- [Work to complete] Look below and pull out each line with the word "picture".

━━ Data

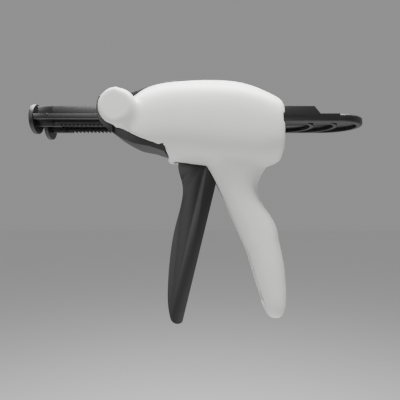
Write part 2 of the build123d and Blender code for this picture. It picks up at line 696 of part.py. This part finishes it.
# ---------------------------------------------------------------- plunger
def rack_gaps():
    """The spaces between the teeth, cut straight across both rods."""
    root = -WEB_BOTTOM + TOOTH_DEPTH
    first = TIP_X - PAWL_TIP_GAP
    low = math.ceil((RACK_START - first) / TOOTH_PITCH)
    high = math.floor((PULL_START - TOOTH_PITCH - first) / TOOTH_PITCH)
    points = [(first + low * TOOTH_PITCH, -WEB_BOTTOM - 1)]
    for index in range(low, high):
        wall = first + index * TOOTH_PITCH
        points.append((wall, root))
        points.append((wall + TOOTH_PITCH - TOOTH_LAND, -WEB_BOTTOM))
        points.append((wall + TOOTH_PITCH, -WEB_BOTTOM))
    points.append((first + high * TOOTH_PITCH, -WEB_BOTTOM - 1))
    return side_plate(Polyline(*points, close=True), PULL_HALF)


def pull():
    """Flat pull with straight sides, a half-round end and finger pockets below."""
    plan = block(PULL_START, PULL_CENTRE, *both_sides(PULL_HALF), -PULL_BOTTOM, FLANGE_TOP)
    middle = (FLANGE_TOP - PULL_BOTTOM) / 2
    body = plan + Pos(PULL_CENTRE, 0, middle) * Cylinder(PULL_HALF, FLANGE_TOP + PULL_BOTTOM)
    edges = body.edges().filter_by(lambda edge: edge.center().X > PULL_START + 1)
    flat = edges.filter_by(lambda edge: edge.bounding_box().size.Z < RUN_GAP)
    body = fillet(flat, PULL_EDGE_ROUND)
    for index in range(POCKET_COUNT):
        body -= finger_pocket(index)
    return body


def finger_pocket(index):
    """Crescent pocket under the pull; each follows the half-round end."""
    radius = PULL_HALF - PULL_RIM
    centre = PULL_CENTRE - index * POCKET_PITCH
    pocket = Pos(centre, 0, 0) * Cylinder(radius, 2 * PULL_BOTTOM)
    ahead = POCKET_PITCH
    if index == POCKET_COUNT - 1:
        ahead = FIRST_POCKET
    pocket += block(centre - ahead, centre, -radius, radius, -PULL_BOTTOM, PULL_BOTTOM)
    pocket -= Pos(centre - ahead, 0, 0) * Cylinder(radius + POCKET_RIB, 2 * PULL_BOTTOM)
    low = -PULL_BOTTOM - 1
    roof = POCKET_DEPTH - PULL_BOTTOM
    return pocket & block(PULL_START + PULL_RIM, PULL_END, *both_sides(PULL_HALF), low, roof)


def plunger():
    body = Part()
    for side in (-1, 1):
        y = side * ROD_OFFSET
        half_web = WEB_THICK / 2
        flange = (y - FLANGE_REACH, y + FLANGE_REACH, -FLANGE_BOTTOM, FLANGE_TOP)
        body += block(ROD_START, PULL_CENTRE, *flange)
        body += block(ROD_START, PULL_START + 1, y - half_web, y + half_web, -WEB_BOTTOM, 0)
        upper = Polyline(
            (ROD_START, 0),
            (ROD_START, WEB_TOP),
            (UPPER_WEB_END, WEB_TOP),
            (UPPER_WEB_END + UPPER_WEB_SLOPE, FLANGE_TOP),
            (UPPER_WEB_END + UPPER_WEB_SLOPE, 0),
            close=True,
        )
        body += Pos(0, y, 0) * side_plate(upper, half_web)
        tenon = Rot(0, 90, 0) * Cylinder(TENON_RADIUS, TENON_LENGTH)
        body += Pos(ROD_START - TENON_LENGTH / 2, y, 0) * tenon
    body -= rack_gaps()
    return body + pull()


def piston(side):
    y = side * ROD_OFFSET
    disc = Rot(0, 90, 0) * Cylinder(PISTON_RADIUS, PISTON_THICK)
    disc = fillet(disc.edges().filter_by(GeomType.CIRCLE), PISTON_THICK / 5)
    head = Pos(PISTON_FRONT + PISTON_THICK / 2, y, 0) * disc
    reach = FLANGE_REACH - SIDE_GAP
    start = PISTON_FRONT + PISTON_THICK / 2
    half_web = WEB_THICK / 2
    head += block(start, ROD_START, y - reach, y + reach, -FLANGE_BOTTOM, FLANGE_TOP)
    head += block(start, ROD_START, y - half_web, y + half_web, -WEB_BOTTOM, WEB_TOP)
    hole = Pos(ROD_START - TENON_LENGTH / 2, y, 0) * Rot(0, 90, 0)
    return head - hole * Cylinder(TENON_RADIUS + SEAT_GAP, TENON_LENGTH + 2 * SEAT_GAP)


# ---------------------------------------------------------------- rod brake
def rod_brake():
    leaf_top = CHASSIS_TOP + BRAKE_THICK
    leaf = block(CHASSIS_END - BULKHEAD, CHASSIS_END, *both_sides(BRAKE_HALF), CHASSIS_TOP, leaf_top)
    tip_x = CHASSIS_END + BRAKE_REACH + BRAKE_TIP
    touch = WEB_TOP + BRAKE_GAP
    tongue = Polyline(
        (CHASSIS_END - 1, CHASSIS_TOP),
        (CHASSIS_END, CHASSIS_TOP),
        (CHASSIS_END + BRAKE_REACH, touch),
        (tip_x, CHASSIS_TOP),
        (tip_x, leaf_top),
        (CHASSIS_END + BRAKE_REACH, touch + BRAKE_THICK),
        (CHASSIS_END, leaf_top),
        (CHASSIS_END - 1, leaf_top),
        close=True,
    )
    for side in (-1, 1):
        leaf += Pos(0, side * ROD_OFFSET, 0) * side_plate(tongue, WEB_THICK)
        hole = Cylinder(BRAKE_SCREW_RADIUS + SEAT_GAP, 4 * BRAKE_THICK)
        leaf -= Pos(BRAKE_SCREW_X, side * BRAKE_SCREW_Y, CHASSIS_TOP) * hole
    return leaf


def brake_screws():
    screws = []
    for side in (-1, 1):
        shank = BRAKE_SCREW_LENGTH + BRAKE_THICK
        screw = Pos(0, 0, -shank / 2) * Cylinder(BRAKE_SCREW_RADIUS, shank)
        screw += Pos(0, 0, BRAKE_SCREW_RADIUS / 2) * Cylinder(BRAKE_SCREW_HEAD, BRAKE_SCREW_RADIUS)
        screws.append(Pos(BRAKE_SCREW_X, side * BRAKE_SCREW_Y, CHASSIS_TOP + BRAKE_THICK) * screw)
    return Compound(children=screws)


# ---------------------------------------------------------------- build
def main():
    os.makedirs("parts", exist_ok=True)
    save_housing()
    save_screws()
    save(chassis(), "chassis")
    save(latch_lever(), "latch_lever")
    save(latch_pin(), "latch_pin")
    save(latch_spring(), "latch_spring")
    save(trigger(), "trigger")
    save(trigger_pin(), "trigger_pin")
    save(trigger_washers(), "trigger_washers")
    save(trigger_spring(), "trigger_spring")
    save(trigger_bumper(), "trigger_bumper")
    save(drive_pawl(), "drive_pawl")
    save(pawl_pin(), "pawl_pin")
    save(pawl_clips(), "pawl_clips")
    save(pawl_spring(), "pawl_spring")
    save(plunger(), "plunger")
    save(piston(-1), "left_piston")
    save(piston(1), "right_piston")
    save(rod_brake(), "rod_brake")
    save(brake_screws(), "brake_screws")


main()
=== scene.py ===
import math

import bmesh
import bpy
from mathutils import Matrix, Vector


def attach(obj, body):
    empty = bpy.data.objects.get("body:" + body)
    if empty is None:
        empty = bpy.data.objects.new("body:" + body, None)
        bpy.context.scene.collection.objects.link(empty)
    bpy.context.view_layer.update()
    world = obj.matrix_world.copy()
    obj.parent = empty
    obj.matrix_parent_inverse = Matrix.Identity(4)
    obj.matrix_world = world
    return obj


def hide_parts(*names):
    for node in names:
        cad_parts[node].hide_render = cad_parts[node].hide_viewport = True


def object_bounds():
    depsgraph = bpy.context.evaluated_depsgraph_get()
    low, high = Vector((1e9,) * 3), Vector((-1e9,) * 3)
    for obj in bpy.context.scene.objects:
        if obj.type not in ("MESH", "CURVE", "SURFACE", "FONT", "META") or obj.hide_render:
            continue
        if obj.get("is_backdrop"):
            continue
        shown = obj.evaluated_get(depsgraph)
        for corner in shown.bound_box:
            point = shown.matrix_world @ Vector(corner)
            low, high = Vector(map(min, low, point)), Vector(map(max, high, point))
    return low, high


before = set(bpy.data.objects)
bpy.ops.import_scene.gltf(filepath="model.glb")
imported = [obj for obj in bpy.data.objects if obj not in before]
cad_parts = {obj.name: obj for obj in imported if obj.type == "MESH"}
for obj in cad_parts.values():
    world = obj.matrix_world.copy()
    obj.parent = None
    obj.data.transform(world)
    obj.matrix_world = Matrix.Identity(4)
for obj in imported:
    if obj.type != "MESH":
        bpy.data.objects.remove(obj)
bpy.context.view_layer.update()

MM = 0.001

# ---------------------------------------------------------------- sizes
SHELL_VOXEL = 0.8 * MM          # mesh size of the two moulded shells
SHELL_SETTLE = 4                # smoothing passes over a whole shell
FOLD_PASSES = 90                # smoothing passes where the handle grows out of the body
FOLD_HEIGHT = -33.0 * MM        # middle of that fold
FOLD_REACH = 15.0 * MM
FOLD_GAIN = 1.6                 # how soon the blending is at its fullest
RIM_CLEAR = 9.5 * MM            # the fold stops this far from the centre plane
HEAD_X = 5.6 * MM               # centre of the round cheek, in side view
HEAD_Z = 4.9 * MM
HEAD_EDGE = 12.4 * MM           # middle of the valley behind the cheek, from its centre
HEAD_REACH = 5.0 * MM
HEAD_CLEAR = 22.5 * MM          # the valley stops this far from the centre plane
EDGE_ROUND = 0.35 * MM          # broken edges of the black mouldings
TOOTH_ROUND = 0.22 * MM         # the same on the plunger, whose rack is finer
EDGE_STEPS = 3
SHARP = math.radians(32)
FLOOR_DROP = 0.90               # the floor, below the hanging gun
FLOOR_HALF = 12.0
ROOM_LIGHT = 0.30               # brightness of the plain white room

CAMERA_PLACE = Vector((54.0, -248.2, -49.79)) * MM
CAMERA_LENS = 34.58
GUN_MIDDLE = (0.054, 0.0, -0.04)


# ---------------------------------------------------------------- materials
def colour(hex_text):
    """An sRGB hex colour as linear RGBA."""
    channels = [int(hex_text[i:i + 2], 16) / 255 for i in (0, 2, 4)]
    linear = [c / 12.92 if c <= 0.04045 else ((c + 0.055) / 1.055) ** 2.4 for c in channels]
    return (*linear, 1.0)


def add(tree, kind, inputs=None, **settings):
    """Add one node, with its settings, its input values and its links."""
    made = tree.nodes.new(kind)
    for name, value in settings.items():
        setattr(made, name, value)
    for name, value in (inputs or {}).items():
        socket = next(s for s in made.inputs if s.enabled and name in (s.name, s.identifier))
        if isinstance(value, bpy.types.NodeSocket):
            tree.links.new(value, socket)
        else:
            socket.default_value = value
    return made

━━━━
━━ Data

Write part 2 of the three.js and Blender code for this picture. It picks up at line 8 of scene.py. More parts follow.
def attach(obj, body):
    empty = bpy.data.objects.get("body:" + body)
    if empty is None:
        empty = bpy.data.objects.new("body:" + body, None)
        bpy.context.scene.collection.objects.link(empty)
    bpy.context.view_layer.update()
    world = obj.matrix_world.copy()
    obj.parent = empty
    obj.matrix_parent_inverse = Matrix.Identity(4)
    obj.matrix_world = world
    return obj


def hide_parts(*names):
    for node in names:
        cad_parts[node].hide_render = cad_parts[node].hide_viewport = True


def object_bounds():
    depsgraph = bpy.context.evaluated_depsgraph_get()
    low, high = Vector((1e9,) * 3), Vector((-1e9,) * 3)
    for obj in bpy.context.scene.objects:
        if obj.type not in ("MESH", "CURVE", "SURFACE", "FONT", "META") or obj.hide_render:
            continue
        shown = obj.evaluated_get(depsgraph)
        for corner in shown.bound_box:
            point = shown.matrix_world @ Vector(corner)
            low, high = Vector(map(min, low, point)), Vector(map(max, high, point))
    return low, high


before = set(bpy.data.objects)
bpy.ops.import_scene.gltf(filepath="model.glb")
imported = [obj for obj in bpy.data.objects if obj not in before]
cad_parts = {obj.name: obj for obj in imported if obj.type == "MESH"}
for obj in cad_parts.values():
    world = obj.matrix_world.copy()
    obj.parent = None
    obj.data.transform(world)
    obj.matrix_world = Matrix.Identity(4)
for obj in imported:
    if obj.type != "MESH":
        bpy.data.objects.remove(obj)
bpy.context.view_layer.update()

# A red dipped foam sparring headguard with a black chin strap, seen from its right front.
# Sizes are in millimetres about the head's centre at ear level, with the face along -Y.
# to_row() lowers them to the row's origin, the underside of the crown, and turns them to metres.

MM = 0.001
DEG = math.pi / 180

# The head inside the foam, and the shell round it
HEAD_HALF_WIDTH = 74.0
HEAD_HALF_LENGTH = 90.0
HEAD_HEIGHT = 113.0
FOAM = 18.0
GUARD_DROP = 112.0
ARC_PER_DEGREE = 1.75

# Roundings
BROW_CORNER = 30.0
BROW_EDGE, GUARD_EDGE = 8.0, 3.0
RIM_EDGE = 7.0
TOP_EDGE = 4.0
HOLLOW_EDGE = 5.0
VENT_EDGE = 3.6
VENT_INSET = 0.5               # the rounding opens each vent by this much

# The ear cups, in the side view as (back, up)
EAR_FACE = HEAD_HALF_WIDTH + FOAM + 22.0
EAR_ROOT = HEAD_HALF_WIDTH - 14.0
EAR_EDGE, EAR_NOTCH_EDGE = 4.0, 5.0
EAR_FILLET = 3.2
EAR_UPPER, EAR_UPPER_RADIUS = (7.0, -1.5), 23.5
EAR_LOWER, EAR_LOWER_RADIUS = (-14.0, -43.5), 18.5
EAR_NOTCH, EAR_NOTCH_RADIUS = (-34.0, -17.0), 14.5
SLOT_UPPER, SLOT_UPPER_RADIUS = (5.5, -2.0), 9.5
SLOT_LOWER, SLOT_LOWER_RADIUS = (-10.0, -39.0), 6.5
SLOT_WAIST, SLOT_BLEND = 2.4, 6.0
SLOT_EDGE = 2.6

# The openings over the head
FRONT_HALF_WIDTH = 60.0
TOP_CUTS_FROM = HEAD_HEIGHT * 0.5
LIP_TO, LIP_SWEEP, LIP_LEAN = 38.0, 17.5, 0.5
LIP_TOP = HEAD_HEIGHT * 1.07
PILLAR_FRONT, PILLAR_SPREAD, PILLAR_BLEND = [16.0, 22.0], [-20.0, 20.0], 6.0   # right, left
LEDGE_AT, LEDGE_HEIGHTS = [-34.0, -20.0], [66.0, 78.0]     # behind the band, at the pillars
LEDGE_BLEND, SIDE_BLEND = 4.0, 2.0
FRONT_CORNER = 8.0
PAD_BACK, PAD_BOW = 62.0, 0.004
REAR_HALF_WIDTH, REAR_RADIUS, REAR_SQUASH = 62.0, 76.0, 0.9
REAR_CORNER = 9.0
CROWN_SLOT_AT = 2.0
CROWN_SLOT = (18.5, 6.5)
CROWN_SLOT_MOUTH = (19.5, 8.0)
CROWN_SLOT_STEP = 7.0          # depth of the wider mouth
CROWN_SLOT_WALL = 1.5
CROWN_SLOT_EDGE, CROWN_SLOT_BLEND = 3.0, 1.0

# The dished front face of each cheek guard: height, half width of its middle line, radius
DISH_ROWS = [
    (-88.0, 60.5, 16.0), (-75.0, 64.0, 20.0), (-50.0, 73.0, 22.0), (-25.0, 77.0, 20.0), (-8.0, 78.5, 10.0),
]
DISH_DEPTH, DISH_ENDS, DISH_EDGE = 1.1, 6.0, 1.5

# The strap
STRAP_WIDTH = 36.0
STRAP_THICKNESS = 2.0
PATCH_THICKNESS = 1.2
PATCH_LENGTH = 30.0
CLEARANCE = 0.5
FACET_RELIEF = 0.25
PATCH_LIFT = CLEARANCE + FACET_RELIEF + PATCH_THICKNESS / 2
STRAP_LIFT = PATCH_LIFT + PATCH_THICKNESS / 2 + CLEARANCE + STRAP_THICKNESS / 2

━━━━

- [Response to this exercise]
Write part 2 of the build123d and Blender code for this picture. It picks up at line 696 of part.py. This part finishes it.
Write part 2 of the three.js and Blender code for this picture. It picks up at line 8 of scene.py. More parts follow.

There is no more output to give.